In Section VI, “Expressionism—Against Novecento— New Narratives), we find works by sculptors also present in other sections and three new ones: Antonietta Raphael Mafai, Pericle Fazzini, and the contemporary artist Mimmo Paladino, whose 1995 bronze of a crocodile on top of a sleeping man serves as a memento of our ancestral memory and common identity.
Section VII, “Indications for New Communication—Images and Installations,” and Section VII, “The immaterial Image,” were located at the Mercati Traianei and showed installations by contemporary artists: Mario Ceroli’s Maestrale (Mistral, 1992), a huge epic glass wave; Eliseo Mattiacci’s Microcosmo (Microcosm, 2000), a view of a universe saturated by cosmic energy; and Giuseppe Uncini’s Ombra di due parallelopipedi (Shadows of Two Parallelepipeds, 1973).
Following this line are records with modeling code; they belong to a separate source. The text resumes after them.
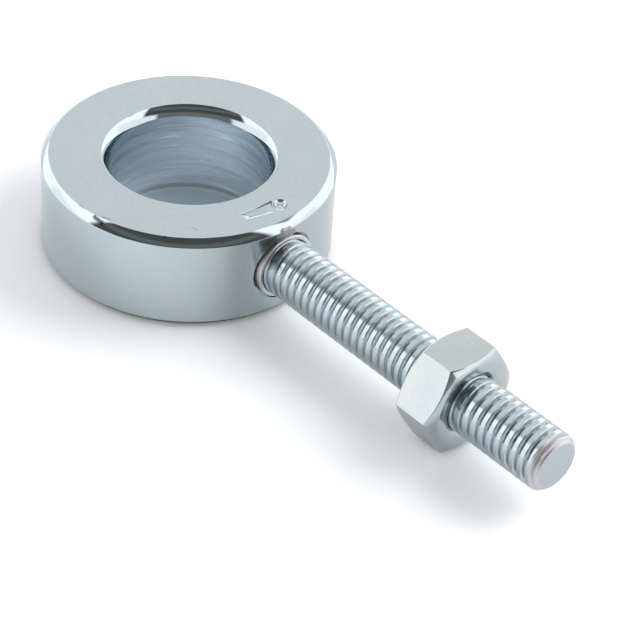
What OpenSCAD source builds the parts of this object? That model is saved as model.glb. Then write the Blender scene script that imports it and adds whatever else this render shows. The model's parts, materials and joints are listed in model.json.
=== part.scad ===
// Chain adjuster: a turned eye for the wheel axle, a threaded stud that
// screws into its rim, and a hexagon nut that runs along the stud.
// Millimetres. The origin is the middle of the eye, +Z runs along its bore
// and +X along the stud, towards its free end.

/* [Eye ring] */
// Outer diameter of the eye
ring_d = 30; // [27:0.5:40]
// Diameter of the bore that takes the wheel axle
bore_d = 16.3; // [10:0.1:17]
// Width of the eye along its bore
ring_w = 10.6; // [10:0.2:16]
// Chamfer round both outer edges
rim_chamfer = 0.75; // [0.3:0.05:1]
// Width of the chamfer round both mouths of the bore
bore_chamfer = 0.75; // [0.3:0.05:1]
// Height of the chamfer round both mouths of the bore
bore_chamfer_h = 1.05; // [0.3:0.05:1.5]

/* [Thread] */
// Major diameter of the stud's thread
thread_d = 6; // [5:0.5:6.5]
// Pitch of the thread
thread_pitch = 1; // [0.8:0.05:1.25]

/* [Threaded stud] */
// Height of the stud's axis above the eye's lower face
stud_height = 5.5; // [5:0.1:5.6]
// Length of stud that stands out of the eye
stud_reach = 37; // [32:1:60]
// Chamfer at both ends of the stud
stud_chamfer = 0.65; // [0.4:0.05:1]
// Metal left between the stud's hole and the bore
hole_floor = 0.8; // [0.5:0.1:1.2]
// Countersink at the mouth of the stud's hole
hole_mouth = 0.2; // [0.1:0.05:0.25]
// Outer diameter of the lip round the stud's hole
lip_d = 6.9; // [6.85:0.05:7.2]
// Height by which the lip stands out of the rim
lip_h = 0.2; // [0.05:0.05:0.25]
// Outer diameter of the ring groove round the lip
groove_d = 7.45; // [7.4:0.05:7.8]
// Depth of the ring groove
groove_depth = 1.1; // [0.7:0.1:1.5]

/* [Hexagon nut] */
// Width of the nut across its flats
nut_flats = 10; // [9:0.5:12]
// Height of the nut along the stud
nut_h = 5; // [4:0.1:6]
// Gap between the eye and the nut where the nut stands
nut_gap = 21.3; // [1:0.1:26]
// Circle that the nut's end chamfers leave, as a share of its width across flats
nut_face = 0.9; // [0.85:0.01:0.98]
// Countersink at both mouths of the nut
nut_mouth = 0.45; // [0.2:0.05:0.6]

/* [Stamped mark] */
// Length of the oblong recess
mark_l = 3.7; // [2:0.1:4]
// Width of the oblong recess
mark_w = 1.25; // [0.6:0.05:1.6]
// Depth of the oblong recess
mark_depth = 0.15; // [0.05:0.05:0.3]
// Diameter of the round punch dimple
dimple_d = 1.6; // [0.8:0.1:2]
// Depth of the round punch dimple
dimple_depth = 0.35; // [0.1:0.05:0.5]

/* [Hidden] */

ZINC_RING = [0.72, 0.77, 0.80];
ZINC_STUD = [0.70, 0.74, 0.77];
ZINC_NUT = [0.76, 0.80, 0.82];

// Radial clearance between a thread's crests and the hole it runs in
thread_clearance = 0.05;
// Room left between the stud's inner end and the end of its thread hole
end_gap = 0.1;
// Overrun of a cutting shape past the face that it cuts
cut = 1;
// Length by which the lip reaches into the ring behind its groove
lip_root = 0.5;

ring_r = ring_d / 2;
bore_r = bore_d / 2;
thread_r = thread_d / 2;
hole_r = thread_r + thread_clearance;
stud_z = stud_height - ring_w / 2;
stud_tip_x = ring_r + stud_reach;

// Sixty-degree thread form, in shares of the pitch
CREST_FLAT = 1 / 8;
THREAD_DEPTH = 0.6134;
flank_run = THREAD_DEPTH * tan(30);
root_r = thread_r - THREAD_DEPTH * thread_pitch;
// Each knot of the form: place along one pitch, radius
thread_form = [
    [0, root_r],
    [1 - CREST_FLAT - 2 * flank_run, root_r],
    [1 - CREST_FLAT - flank_run, thread_r],
    [1 - flank_run, thread_r]
];
// Flat sides round one turn of the thread
turn_sides = 18;

// The tap drill leaves a cone of 118 degrees at the end of the hole
DRILL_HALF_ANGLE = 59;
drill_r = thread_r - thread_pitch / 2;
drill_cone_h = drill_r / tan(DRILL_HALF_ANGLE);
hole_end_x = bore_r + hole_floor + drill_cone_h;
stud_start_x = hole_end_x + end_gap;

nut_x = ring_r + nut_gap;
nut_corner_r = nut_flats / 2 / cos(30);
nut_face_r = nut_face * nut_flats / 2;
nut_chamfer_h = (nut_corner_r - nut_face_r) * tan(30);

// The mark stands beside the stud, a little outside the wall's middle line
mark_out = 0.25;
dimple_out = 0.3;
mark_r = (bore_r + ring_r) / 2 + mark_out;
mark_angle = -6;
mark_tilt = -7;
dimple_angle = 7;

// Puts a shape drawn along +Z onto the stud's axis, along +X
module along_stud(x)
    translate([x, 0, stud_z])
        rotate([0, 90, 0])
            children();

// Half section of the eye: radius, height
module ring_section()
    polygon([
        [bore_r + bore_chamfer, 0],
        [ring_r - rim_chamfer, 0],
        [ring_r, rim_chamfer],
        [ring_r, ring_w - rim_chamfer],
        [ring_r - rim_chamfer, ring_w],
        [bore_r + bore_chamfer, ring_w],
        [bore_r, ring_w - bore_chamfer_h],
        [bore_r, bore_chamfer_h]
    ]);

// Blind hole for the stud, drilled and tapped from the rim
module stud_hole() {
    along_stud(hole_end_x)
        cylinder(r = hole_r, h = ring_r - hole_end_x + cut, $fn = 96);
    along_stud(hole_end_x - drill_cone_h)
        cylinder(r1 = 0, r2 = drill_r, h = drill_cone_h, $fn = 96);
    along_stud(ring_r + lip_h - hole_mouth)
        cylinder(r1 = hole_r, r2 = hole_r + hole_mouth + cut, h = hole_mouth + cut, $fn = 96);
}

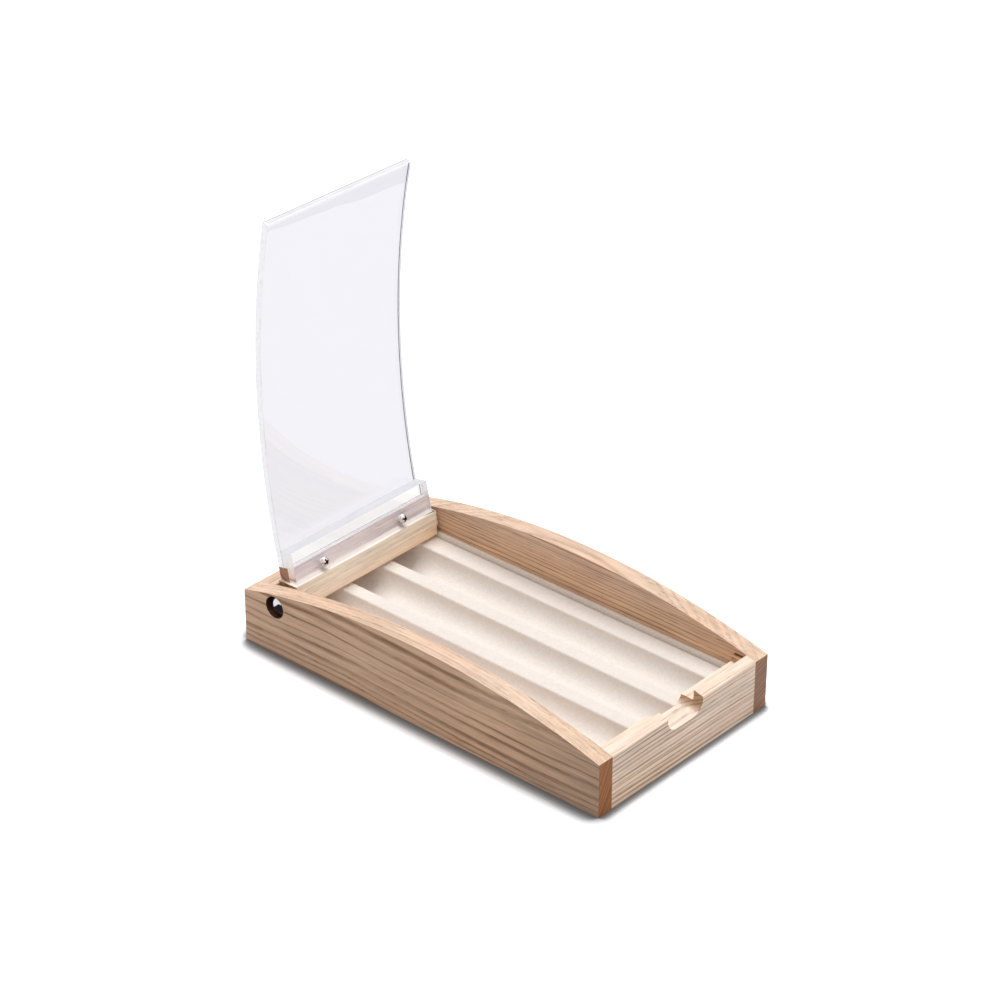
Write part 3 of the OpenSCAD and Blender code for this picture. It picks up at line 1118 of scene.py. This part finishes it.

For Uncini, shadow is reality: “If objects are static, then they are less interesting than their shadows which are always changing.” Fabio Mauri’s Muro Occidentale o del Pianto (Western Wall—Crying Wall, 1993) is a strong example of how his work fully engages with topical problems of our society; Mario Merz’s Igloo Ticino (1990)—the igloo is an icon in Merz’s vocabulary— is made from granite plates. Fabrizio Plessi’s Mediterranea II (1991/2000) was reconceived for this special place. In the back, six TV screens showed water falling from old jars, while actual old jars, on shelves and on the floor, filled the entire space. The sight and the noise of water falling, a usual theme in Plessi’s work, bring us back to a primi- tive rite of purification. The exhibition ends with video works by the young artists Chiara Dynys, Grazia Toderi, and Studio Azzurro.